Fox-hunters’ songs, of course, are not really work songs and in fact are barely folksongs in the traditional sense; however much hard physical work goes into maintaining a hunt, most such songs were sociable confections of the rural gentry, written in the 18th or 19th centuries, and are shot through with provincial allusions, sporting banter, jovial mythmaking about this or that celebrated hound, horse or huntsman. But even the most horny-handed old folksong didn’t spring from the soil by itself – there is always craft, always the consciousness of creation. Fox-hunting songs are by any definition songs of the people and of the land. And they have a place in a long, global tradition of songs of the hunt.

Four men and two dogs converse at a tree by a field, surrounded by a vast rural landscape on a cloudy day.

Blue Valley Fox Hunt (1938) by John Stockton de Martelly. Courtesy the Smithsonian Institution

The Canadian ethnomusicologist Lynn Whidden collected more than 80 traditional Cree hunting songs – niitooh-nikamon – in Manitoba and northern Quebec between 1970 and 2000. ‘The songs predicted successful outcomes for an occupation that is challenging and exciting in the extreme,’ she wrote in Essential Song: Three Decades of Northern Cree Music (2007). ‘The vivid images in the songs show the hunter’s appreciation of the animals and all of nature.’ So these, too, are pastorals – and they are work songs, in the most essential sense, because as Whidden writes, ‘The performance of a song stimulated the intuition and the creative power needed to capture a wild animal.’
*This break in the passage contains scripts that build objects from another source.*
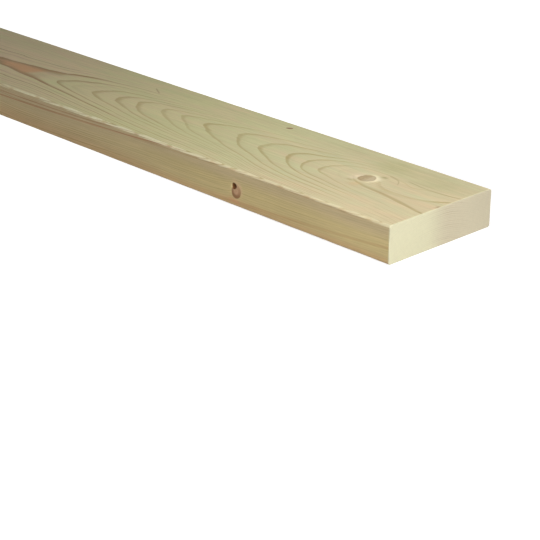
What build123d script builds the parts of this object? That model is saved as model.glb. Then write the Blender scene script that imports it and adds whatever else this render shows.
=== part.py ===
from build123d import *
import os

# A planed softwood plank, sawn from the log as one piece and lying flat on a wide face.
# X runs along its length, Y across its width and Z up through its thickness.
# The origin is on the underside, at the middle of the footprint.

# Driving dimensions, in millimetres
length = 2400.0  # stock length, between the two sawn ends
width = 140.0  # finished width, across the planed wide faces
thickness = 38.0  # finished thickness, between the planed wide faces
arris_radius = 2.0  # rounding that the planer leaves on the four long edges


def plank_section():
    """The planed section in the YZ plane, standing on the XY plane: a rectangle with eased arrises."""
    outline = RectangleRounded(width, thickness, arris_radius)
    return Plane.YZ * Pos(0, thickness / 2) * outline


def plank():
    """The section run along the grain, cut square to the length at both ends."""
    run = extrude(plank_section(), amount=length / 2, both=True)
    run.label = "plank"
    return run


os.makedirs("parts", exist_ok=True)
export_step(plank(), "parts/plank.step")
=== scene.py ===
from math import pi, radians

import bpy
import numpy as np
from mathutils import Euler, Matrix, Vector


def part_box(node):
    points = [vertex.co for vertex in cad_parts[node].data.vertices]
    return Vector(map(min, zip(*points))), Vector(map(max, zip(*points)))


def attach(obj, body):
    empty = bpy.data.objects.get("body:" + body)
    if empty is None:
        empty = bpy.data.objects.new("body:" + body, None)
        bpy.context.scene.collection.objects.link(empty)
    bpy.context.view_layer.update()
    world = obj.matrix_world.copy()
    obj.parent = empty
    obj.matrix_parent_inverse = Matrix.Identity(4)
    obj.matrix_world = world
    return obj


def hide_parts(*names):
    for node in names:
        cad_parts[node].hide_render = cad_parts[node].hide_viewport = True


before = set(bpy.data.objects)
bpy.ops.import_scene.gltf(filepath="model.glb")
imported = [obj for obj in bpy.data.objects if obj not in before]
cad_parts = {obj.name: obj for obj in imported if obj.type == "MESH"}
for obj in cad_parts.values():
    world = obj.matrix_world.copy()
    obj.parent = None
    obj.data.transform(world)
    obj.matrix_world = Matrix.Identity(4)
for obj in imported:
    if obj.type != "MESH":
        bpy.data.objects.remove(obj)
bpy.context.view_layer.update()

low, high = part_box("plank")
endX = high.x
farX = low.x
length = high.x - low.x
halfWidth = (high.y - low.y) / 2
thickness = high.z - low.z
print("frame loaded: plank", round(length, 4), "long")


# Shader maths, written as plain expressions

class Wire:
    # an output socket; arithmetic on it adds Math nodes to the same tree
    def __init__(self, sheet, socket):
        self.sheet = sheet
        self.socket = socket

    def __add__(self, other):
        return self.sheet.maths("ADD", self, other)

    def __radd__(self, other):
        return self.sheet.maths("ADD", other, self)

    def __sub__(self, other):
        return self.sheet.maths("SUBTRACT", self, other)

    def __rsub__(self, other):
        return self.sheet.maths("SUBTRACT", other, self)

    def __mul__(self, other):
        return self.sheet.maths("MULTIPLY", self, other)

    def __rmul__(self, other):
        return self.sheet.maths("MULTIPLY", other, self)

    def __truediv__(self, other):
        return self.sheet.maths("DIVIDE", self, other)

    def __rtruediv__(self, other):
        return self.sheet.maths("DIVIDE", other, self)


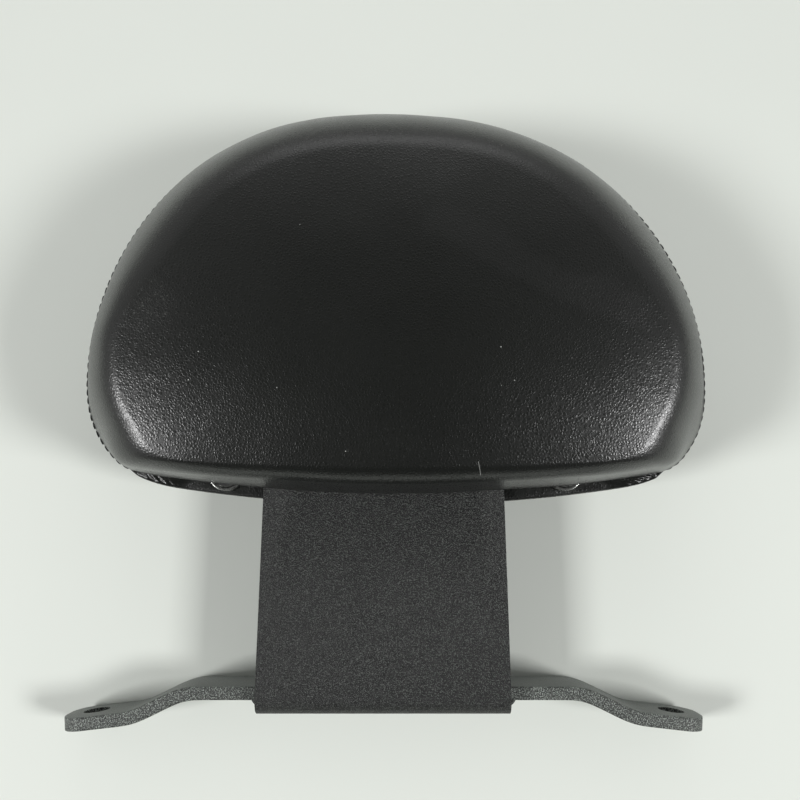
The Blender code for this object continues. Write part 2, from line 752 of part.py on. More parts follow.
def snap_cap(name, centre):
    """Domed cap on the back, with its shank through the lip."""
    shank = SNAP_SHANK / 2
    tip = FACING_Y
    seat = BACK_Y + FIT + cap_rise(centre)
    rim = SNAP_CAP / 2
    top = seat + SNAP_CAP_HEIGHT
    profile = [
        (0, tip), (shank, tip), (shank, seat), (rim, seat), (rim, mix(seat, top, 0.35)),
        (rim * 0.86, mix(seat, top, 0.75)), (rim * 0.5, mix(seat, top, 0.95)), (0, top),
    ]
    return turned("snap_cap_" + name, profile, centre, snap_metal())


def cap_rise(centre):
    """How far the crowned back stands out at the cap's upper edge."""
    return BACK_CROWN * crown_share(centre[0], centre[2] + SNAP_CAP / 2)


def main():
    clear_scene()
    bracket_plate()
    mounting_bar()
    weld("weld_left", -1)
    weld("weld_right", 1)
    front_cover()
    rear_cover()
    foam_core()
    pad_board()
    rear_board()
    lip_facing()
    for number, (x, z) in enumerate(screw_places(), 1):
        tee_nut(number, x, z)
        pad_washer(number, x, z)
        pad_screw(number, x, z)
    for name, centre in snap_places():
        snap_stud(name, centre)
        snap_post(name, centre)
        snap_socket(name, centre)
        snap_cap(name, centre)
    for item in bpy.data.objects:
        item.location.y = -BOLT_LINE_Y  # modelled from the plate's face, set on the bolt line


main()
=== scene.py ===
"""Looks of a motorbike seat backrest: a sewn leather pad on a powder-coated bracket.

The script is laid out as an add-on. Its sidebar panel lists one button for
each group of pieces and one for the stage; main presses them in order.
"""

import math

import bmesh
import bpy
from bpy.props import FloatProperty, FloatVectorProperty, PointerProperty
from mathutils import Matrix, Vector, noise


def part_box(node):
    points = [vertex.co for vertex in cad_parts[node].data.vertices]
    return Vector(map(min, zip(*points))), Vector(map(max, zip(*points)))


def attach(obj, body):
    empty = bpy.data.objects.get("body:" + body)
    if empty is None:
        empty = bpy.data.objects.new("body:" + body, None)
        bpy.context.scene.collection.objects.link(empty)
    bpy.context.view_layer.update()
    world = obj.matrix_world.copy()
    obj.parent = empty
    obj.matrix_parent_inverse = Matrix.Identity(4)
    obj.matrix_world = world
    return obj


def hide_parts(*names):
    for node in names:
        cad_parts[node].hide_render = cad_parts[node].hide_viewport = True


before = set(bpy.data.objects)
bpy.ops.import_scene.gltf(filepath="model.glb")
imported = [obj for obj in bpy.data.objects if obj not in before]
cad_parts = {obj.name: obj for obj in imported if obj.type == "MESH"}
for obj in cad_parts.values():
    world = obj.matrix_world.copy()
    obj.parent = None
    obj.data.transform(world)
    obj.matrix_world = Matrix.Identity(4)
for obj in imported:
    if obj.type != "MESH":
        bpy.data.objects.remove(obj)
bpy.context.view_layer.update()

bl_info = {
    "name": "Seat backrest looks",
    "version": (1, 0, 0),
    "blender": (4, 5, 0),
    "location": "View3D > Sidebar > Backrest",
    "description": "Builds the visible pad, bracket, press studs and stage round the fixed frame",
    "category": "Object",
}

MM = 0.001
BODY = "root"

# Planes and levels read from the frame
PLATE_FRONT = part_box("bracket_plate")[0].y
BACK_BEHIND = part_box("rear_cover")[1].y
FACING_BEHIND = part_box("lip_facing")[1].y
BAR_LOW, BAR_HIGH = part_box("mounting_bar")
FIT = 0.3 * MM  # gap between neighbours
MERGE = 0.01 * MM  # points nearer than this are one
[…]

‘The hunting songs,’ she adds, ‘are a personal expression of emotion, yet not one of the 86 that I recorded expressed sadness or regret.’ The Cree relationship with nature has been characterised as a covenant, as ‘spiritual agreements of reciprocity’ between the Cree and the nonhuman world. This relationship coexists with – indeed, is inseparable from – the remorseless daily practice of hunting, killing and consuming wild animals.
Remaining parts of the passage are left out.